Under the regulation, companies have been obliged to seek user consent to install “cookies” enabling browsers to save information about a user’s online habits to serve up highly targeted ads.

Industry data suggests only three percent of internet users actually approve of cookies, but more than 90 percent are pressured to consent due to a “deceptive design” which mostly features “accept” buttons.

Stymied by the absence of a simple “yes or no” option and overwhelmed by a deluge of pop-ups, users get so fed up that they simply give up, Schrems said. Contrary to the law’s intent, the burden is being “shifted to the individual consumer, who should figure it out”.

Even though society now realises the importance of the right to have private information be forgotten or removed from the internet, real control over personal data is still far-off, the activist said. But NOYB has been helping those who want to take back control by launching
privacy rights campaigns that led companies to adopt “reject” buttons.

 Shift of business model 

Regulators have imposed big penalties on companies that violated GDPR rules: Facebook owner Meta, whose European headquarters are in Dublin, was hit with fines totalling 390 million euros ($424 million) in January.

One reason why tech giants like Google or Meta as well as smaller companies choose against playing by the GDPR rules is because circumventing them pays off, Schrems said.

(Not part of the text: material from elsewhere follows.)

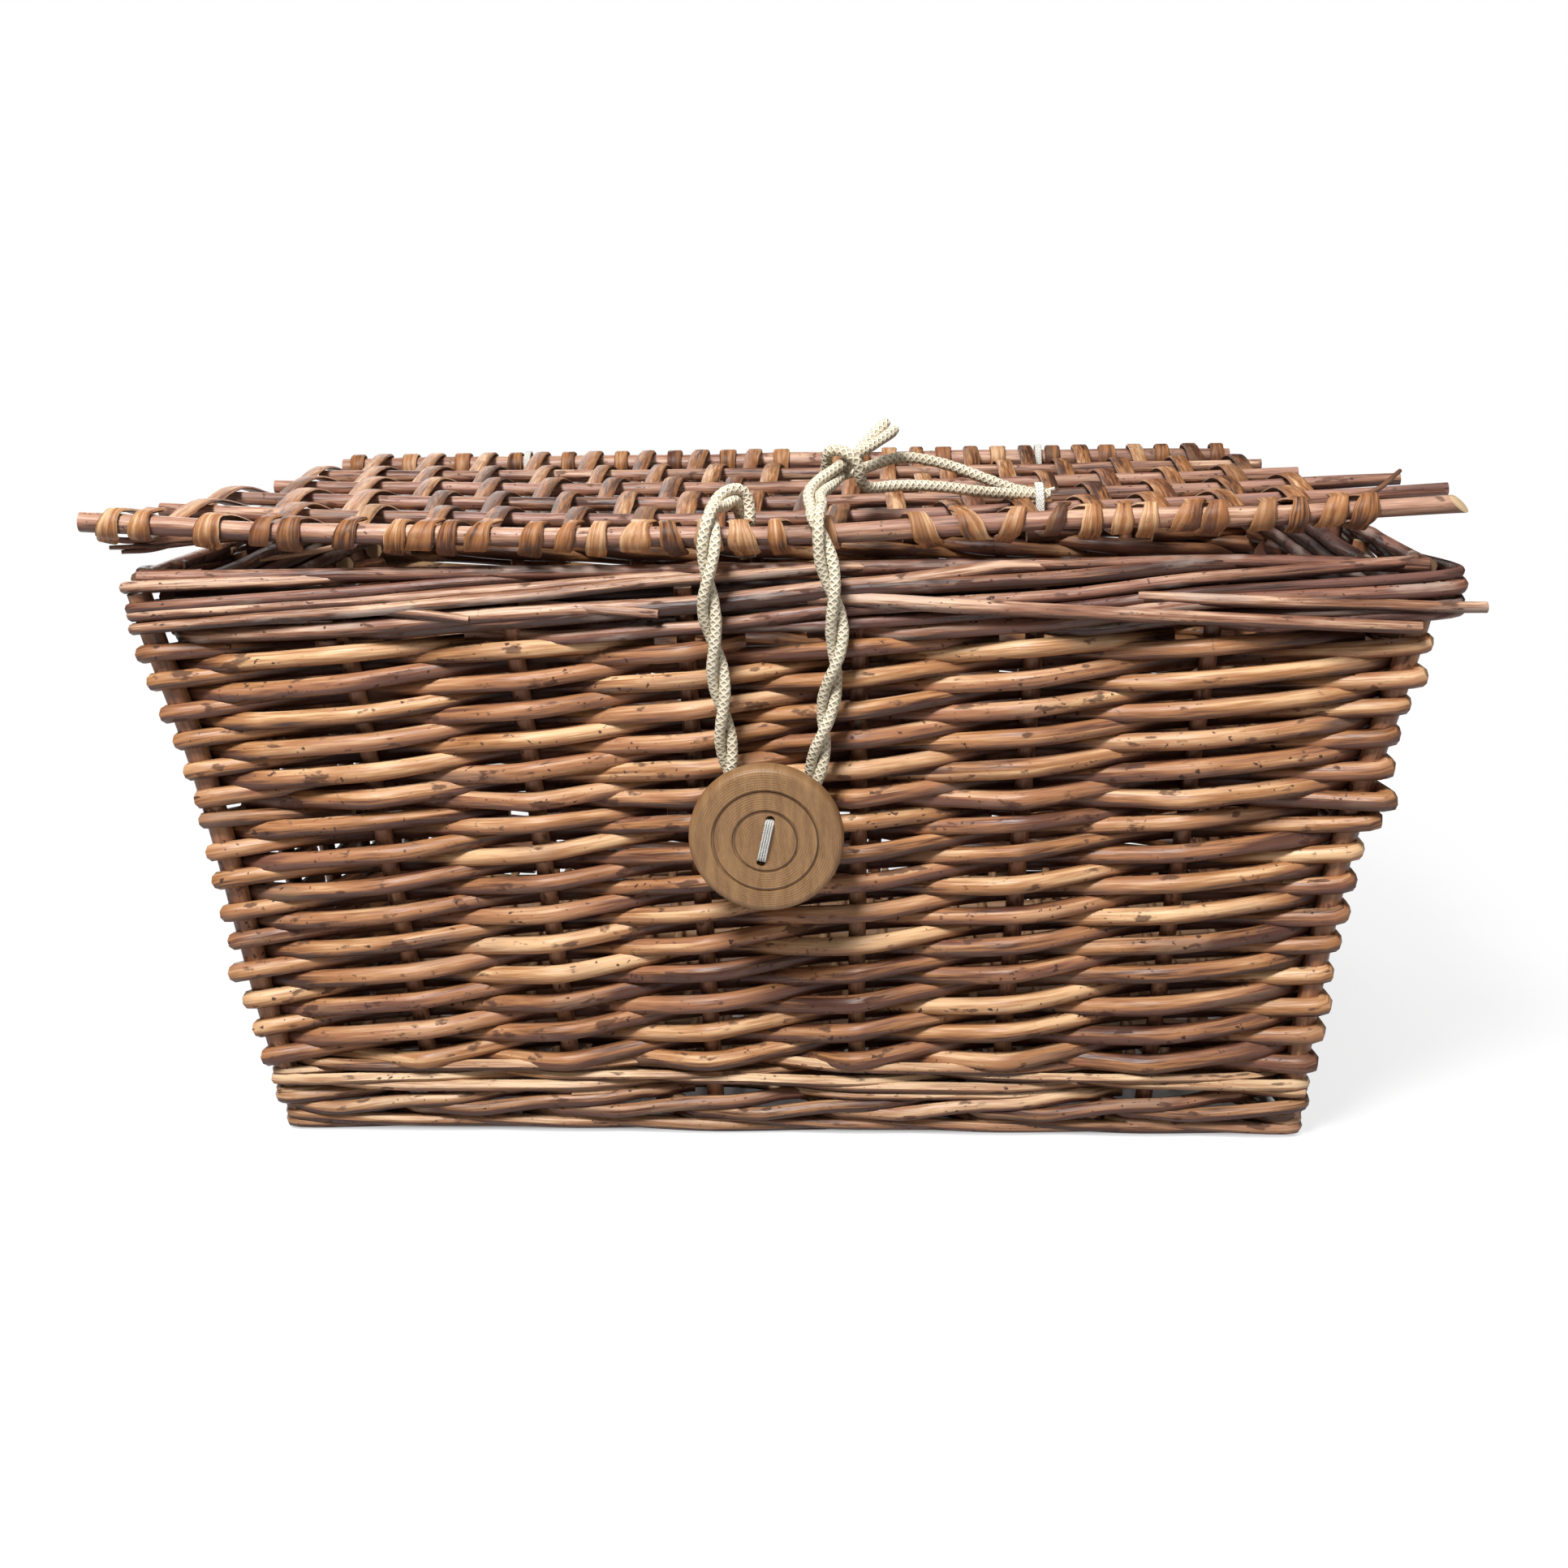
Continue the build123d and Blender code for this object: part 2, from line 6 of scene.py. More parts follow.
import logging
import math
import random
from collections.abc import Sequence
from dataclasses import dataclass, field
from enum import Enum
from functools import cache

import bpy
from mathutils import Matrix, Vector

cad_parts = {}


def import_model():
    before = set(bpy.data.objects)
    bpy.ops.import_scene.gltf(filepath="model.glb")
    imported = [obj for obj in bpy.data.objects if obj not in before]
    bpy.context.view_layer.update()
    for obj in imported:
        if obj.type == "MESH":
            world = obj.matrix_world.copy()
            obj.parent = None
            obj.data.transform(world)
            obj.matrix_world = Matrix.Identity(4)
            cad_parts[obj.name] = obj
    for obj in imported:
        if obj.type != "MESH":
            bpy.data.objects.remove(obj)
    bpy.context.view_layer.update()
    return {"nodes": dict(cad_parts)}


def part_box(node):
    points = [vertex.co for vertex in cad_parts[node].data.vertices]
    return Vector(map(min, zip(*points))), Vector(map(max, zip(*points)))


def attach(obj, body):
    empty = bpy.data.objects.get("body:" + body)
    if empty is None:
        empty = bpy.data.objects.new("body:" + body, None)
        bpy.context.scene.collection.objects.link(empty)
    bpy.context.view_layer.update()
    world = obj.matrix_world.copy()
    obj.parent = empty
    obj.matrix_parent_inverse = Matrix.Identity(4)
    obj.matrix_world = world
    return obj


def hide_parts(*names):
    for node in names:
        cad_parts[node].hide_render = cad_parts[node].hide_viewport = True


log = logging.getLogger("basket")

Colour = tuple[float, float, float]
Opaque = tuple[float, float, float, float]
Point = tuple[float, float, float]
Knot = tuple[Vector, Vector]
Socket = bpy.types.NodeSocket
Value = Socket | float
Tint = Socket | Opaque
Tree = bpy.types.NodeTree
Material = bpy.types.Material
Piece = bpy.types.Object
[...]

Thriving on the use of private data, tech behemoths make “10 to 20 times more money by violating the law, even if they get slapped with the maximum fine”, he added.

Contacted by AFP, both companies said they were working hard to make sure their practices complied with the regulations.

Schrems also accuses national regulators of either being indifferent or lacking the resources to seriously investigate complaints. “It’s a race to the bottom,” Schrems said. “Each country has its own way of not getting anything done”.

Buoyed by his past legal victories, Schrems looks to what he calls the “bold” EU Court of Justice to bring about change as it “usually is a beacon of hope in all of this”.

Meanwhile, the European Commission is considering a procedures regulation to underpin and clarify the GDPR.

In the long-run, however, the situation will only improve once large companies “fundamentally shift their business models”. But that would require companies to stop being “as crazy profitable as they are right now,” Schrems said.